La Jornada Semanal,   domingo 20 de julio del 2003        núm. 437
 ¿Un cuento de hadas?

Natalia Núñez

He aquí un país que los medios convirtieron para el mundo en algo similar a una zona de guerra. La imagen que se vende es la de una nación devastada. Una especie de Bosnia. Puede que el término sea aplicable a una nación saqueada por sus gobernantes, con crisis sociales y políticas significativas, pero que no lo son al estilo hollywoodense.
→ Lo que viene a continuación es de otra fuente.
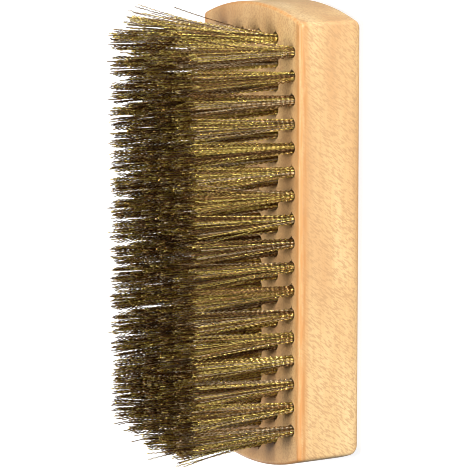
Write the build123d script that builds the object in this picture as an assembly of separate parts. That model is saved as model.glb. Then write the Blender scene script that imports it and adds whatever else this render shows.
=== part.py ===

Los argentinos, tras décadas de gobiernos antidemocráticos y corruptos, decidieron declararle la guerra al sistema, y las movilizaciones del 19 y 20 de diciembre de 2001 fueron el clímax, mas no el comienzo, de una larga batalla histórica. Aprendieron de los golpes como un niño aprende a caminar cayéndose, practicando el equilibrio breve. Aquellos días fueron el comienzo del fin. Cuando la incredulidad envuelve al mundo, por tantas mentiras dichas oficialmente, y se privilegia determinada información para beneficiar intereses que sólo corresponden a determinados sectores del poder, es muy difícil encontrar verdades que inspiren utopías. Los golpes duelen, y tendemos a creer cada vez menos para evitar desplomes dolorosos. Pero no contamos con la diferencia entre descreer y aprender a caer, a luchar en contra de las cosas que pretenden arrebatarnos el idealismo, que ya no es más que la realidad en la que quisiéramos vivir. 

El azar acaso tiene que ver con cómo las cosas fueron cayendo por su propio peso en Argentina. Hace sólo unos meses nadie sabía con seguridad por quién votar para presidente; la consigna –"que se vayan todos"– incluía a la clase política entera. La posibilidad y el rumor le daban el triunfo a Menem, así que los indecisos que por nada del mundo lo hubieran votado, sufrían la derrota adelantada de los pesimistas. El voto de castigo y la capitulación de las expectativas menemistas –que calculaban ganar por mayoría abrumadora en la primera vuelta– pusieron a Kirchner, justicialista también, en la terna por el balotaje; para como estaban las cosas, pudo haber sido cualquier otro. 

Durante la campaña, Kirchner no dio señales de ser distinto a los demás. Era el candidato del presidente Duhalde, sumergido en una batalla dentro de su propio partido, y eso ya era motivo para desconfiar. Tampoco las campañas son muy distintas unas de otras, y en la "normalidad democrática" de hoy, 
las frases hechas son el común denominador antes y después de las elecciones; las promesas se rompen o se fabrican rotas. 

Menem abandona la contienda con el fin de no legitimar su vergonzosa derrota ni el seguro triunfo de Kirchner. Sólo tenía entre el diez y el doce por ciento del electorado gracias a la conversión de parte de los votantes, que habían sufragado en blanco en la primera vuelta, y que ahora decidían no avalar el peor de los males. 

De pronto un Kirchner desconocido asume el 25 de mayo como presidente de la República Argentina. Allí comienza la verdadera sorpresa. Aquel que había mantenido un pálido perfil se revela como un verdadero estadista. Si sus intenciones hubiesen sido conocidas antes del ejercicio electoral, indiscutiblemente hubiera sido el líder de una gran parte progresista del pueblo argentino. 

Por primera vez en la historia del país del sur, un presidente logra su verdadera popularidad a posteriori de las elecciones. Desde su primer discurso, directo y sin las retóricas propias de la clase política tradicional, hasta el día de hoy, ha reflejado en sus acciones y corroborado día a día su vocación democrática, al interpretar el sentir de las mayorías y enfrentarse a los poderes fácticos de siempre.